#### TASK OBJECTIVE:
Find the string "included" and gather every line that holds it.

* * * * * * * * *

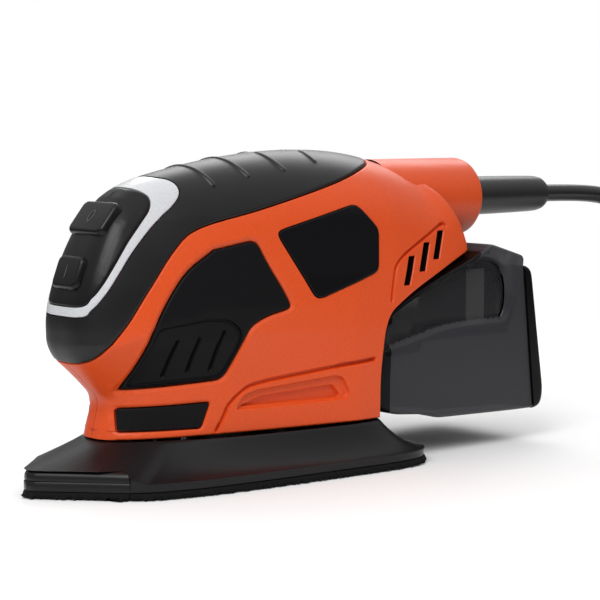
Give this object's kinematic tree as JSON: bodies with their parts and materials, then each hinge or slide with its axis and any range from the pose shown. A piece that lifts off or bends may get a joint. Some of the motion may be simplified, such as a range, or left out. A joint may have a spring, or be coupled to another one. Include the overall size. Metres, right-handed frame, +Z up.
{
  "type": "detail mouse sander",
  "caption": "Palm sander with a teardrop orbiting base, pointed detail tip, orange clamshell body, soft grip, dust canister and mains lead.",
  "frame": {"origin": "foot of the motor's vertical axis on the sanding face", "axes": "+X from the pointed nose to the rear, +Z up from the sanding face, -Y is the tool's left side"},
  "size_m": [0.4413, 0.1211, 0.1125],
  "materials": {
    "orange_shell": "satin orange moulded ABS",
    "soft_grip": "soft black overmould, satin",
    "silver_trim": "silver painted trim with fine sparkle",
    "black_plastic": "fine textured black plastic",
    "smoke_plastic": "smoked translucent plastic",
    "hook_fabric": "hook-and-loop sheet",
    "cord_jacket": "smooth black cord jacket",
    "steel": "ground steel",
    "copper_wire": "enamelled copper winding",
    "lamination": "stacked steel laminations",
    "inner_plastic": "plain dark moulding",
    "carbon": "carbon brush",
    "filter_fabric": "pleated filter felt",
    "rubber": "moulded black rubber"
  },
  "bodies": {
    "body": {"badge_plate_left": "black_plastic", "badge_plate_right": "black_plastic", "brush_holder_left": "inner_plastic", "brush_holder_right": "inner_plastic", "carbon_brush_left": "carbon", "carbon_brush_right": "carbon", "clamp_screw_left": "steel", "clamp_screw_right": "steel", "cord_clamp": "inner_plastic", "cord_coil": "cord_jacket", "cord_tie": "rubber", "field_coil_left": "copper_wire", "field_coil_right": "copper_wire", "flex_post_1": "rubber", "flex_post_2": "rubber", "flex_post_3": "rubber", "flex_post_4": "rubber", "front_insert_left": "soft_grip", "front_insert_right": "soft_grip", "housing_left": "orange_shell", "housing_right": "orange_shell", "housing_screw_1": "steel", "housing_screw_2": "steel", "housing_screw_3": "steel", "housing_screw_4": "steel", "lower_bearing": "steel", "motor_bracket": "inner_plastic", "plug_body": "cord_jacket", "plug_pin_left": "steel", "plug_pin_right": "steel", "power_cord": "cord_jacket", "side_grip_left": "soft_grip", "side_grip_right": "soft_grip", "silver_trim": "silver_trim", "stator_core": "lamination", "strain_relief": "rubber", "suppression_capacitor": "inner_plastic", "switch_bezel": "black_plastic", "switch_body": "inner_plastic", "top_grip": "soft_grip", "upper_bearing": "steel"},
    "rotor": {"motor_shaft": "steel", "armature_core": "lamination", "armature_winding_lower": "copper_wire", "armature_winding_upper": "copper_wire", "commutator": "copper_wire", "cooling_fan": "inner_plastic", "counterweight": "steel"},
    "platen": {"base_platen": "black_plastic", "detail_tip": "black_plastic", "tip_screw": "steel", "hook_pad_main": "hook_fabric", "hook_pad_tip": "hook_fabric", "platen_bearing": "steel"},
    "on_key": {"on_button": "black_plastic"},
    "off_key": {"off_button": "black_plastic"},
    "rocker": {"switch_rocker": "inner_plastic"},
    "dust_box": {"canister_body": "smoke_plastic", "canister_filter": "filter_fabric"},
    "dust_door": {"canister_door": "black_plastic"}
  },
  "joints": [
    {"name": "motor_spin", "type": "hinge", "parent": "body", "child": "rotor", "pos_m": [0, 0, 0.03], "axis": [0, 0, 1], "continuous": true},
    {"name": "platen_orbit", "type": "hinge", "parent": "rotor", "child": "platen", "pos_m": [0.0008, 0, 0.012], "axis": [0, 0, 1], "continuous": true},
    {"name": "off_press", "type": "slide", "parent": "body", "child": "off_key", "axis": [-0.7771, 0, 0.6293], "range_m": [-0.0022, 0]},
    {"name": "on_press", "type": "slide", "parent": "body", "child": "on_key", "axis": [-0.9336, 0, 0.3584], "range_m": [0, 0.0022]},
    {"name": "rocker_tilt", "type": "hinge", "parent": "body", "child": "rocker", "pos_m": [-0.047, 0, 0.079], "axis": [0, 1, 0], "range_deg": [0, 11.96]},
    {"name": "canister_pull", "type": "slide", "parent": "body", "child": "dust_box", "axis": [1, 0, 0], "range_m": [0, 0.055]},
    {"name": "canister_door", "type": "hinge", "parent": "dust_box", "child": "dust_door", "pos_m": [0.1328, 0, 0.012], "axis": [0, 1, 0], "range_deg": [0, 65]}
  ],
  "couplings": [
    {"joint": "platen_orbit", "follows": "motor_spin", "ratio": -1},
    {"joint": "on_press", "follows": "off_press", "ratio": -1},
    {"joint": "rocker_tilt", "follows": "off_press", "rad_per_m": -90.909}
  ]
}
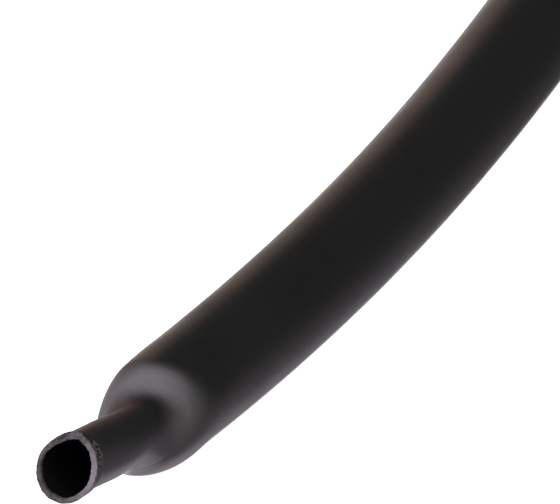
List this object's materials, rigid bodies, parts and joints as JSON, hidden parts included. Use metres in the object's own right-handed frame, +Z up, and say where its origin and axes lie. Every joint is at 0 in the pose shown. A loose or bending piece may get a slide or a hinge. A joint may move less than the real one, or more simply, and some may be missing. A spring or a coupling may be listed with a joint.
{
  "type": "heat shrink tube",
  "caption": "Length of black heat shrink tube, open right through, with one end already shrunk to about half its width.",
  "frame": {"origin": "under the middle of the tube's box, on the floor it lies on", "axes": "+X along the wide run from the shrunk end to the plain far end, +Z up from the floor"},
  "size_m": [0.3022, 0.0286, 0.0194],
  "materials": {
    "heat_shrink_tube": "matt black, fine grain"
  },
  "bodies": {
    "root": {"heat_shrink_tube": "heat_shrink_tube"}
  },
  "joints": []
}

* * * * * * * * *

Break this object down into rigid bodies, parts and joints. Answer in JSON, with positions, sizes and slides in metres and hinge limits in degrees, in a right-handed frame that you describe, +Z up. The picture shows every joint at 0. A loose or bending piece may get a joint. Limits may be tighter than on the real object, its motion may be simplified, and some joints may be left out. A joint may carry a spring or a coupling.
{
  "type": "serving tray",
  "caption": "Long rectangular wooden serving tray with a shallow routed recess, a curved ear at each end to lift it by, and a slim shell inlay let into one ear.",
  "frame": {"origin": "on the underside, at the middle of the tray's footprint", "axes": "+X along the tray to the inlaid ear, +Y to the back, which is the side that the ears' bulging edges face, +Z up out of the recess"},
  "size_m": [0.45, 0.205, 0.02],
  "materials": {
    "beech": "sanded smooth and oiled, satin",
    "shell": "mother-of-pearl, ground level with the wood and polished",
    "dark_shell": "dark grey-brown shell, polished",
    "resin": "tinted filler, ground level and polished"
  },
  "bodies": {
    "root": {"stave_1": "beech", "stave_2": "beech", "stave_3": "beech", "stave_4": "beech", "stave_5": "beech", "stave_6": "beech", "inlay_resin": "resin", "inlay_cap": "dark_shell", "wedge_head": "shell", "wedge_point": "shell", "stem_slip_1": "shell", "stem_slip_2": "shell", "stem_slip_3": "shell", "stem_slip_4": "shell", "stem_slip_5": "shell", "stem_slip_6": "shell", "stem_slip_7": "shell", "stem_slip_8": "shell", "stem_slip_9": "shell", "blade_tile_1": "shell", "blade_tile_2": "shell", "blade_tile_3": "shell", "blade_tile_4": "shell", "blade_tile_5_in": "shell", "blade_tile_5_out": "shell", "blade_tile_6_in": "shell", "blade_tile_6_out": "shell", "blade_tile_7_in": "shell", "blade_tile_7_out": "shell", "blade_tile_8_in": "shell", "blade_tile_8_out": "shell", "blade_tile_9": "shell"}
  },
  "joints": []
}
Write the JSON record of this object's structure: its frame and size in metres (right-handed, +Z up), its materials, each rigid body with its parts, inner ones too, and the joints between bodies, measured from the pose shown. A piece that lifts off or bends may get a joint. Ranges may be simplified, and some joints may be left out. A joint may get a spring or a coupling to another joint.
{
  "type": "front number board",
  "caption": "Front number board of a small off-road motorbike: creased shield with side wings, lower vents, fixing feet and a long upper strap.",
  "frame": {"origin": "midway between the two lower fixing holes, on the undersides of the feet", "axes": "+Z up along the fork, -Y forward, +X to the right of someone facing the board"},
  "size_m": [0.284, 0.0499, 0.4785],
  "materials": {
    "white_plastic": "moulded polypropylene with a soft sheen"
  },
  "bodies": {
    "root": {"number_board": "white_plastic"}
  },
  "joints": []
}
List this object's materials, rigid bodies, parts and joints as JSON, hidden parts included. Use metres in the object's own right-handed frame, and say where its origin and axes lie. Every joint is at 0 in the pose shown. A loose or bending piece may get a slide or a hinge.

* * * * * * * * *

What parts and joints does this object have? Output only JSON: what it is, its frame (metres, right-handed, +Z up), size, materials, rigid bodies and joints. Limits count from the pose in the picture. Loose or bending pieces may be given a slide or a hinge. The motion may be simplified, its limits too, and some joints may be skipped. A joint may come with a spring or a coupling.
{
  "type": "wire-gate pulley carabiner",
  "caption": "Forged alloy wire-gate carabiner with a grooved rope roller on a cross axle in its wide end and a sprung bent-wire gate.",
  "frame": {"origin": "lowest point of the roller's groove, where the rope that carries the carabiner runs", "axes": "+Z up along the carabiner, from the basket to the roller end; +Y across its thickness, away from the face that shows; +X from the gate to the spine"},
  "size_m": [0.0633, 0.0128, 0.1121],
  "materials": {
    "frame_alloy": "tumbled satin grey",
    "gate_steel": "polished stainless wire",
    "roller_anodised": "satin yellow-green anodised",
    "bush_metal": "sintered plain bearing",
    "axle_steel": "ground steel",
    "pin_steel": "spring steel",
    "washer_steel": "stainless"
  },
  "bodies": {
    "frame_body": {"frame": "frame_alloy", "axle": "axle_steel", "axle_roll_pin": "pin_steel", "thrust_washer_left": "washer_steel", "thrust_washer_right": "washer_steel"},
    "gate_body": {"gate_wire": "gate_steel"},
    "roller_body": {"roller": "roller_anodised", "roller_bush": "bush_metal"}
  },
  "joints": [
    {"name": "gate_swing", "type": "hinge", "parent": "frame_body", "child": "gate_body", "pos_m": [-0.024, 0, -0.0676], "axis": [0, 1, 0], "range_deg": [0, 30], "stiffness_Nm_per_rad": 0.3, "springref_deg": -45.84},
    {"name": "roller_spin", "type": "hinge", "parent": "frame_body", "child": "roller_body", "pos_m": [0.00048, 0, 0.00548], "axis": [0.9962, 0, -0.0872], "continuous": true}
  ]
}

* * * * * * * * *

#### FINAL RESULT:
List this object's materials, rigid bodies, parts and joints as JSON, hidden parts included. Use metres in the object's own right-handed frame, +Z up, and say where its origin and axes lie. Every joint is at 0 in the pose shown. A loose or bending piece may get a slide or a hinge. A joint may move less than the real one, or more simply, and some may be missing. A spring or a coupling may be listed with a joint.
List this object's materials, rigid bodies, parts and joints as JSON, hidden parts included. Use metres in the object's own right-handed frame, and say where its origin and axes lie. Every joint is at 0 in the pose shown. A loose or bending piece may get a slide or a hinge.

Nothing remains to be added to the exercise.